Gilmore v. State of Washington / 2020
On September 5, 2015, at approximately 3:00 p.m., Defendant Bradley Brower drove eastbound on Thorpe Road, intending to travel across US 195. Kayden and Jewel Gilmore, Alaina Lawson, and Maquaila Stacy were passengers in the Brower vehicle.
Once his vehicle reached the stop sign on Thorpe Road, Mr. Brower stopped, looked both ways, waited for traffic to pass, and then undertook to cross US 195. As Mr. Brower was crossing US 195, Defendant Pamela Raab drove northbound on US 195, approaching the intersection with Thorpe Road. Mr. Brower crossed through the median between the southbound and northbound lanes. As was the case in many prior “at angle” crashes here, he then attempted to cross the northbound lanes. At that point, Ms. Raab’s pickup entered the intersection and crashed into the passenger side of the Brower vehicle.
The Brower PT Cruiser rotated violently clockwise and had a secondary impact with the Dodge truck. The left rear corner of the PT Cruiser struck the right side of the Dodge. The PT Cruiser continued rotating clockwise as it left the road onto the right shoulder and struck a power pole on the northeast corner of the US 195 and Thorpe Road intersection. After the second collision with the PT Cruiser, the Dodge left the road to the right and traveled onto the northeast corner of US 195 and Thorpe Road. As it left the road, the Dodge struck a DOT light pole, a metal transformer box and a wood power pole.
For well over a century, our courts have consistently held that governmental entities have a duty to exercise ordinary care in the design, construction, maintenance and repair of our public roads to keep them in a reasonably safe condition for ordinary travel.

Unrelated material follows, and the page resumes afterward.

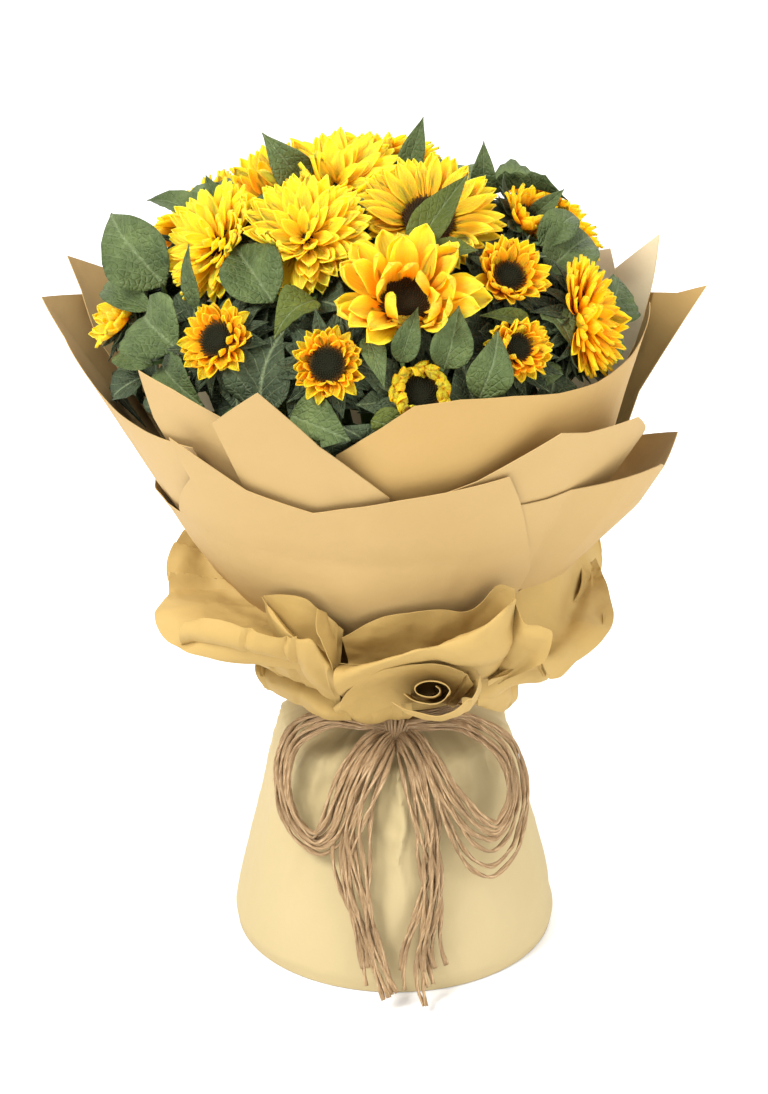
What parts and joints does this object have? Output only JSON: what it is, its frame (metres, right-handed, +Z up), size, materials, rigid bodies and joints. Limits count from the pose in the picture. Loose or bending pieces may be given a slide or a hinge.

There is no question that this intersection was hazardous and unsafe for ordinary travel. Beginning in 1999, WSDOT repeatedly identified the Thorpe Road intersection as a “Hazardous Accident Location”. Despite a history of an extraordinary series of severe collisions, this intersection remained unchanged and continued to be inherently dangerous through the time of the subject September 5, 2015 collision.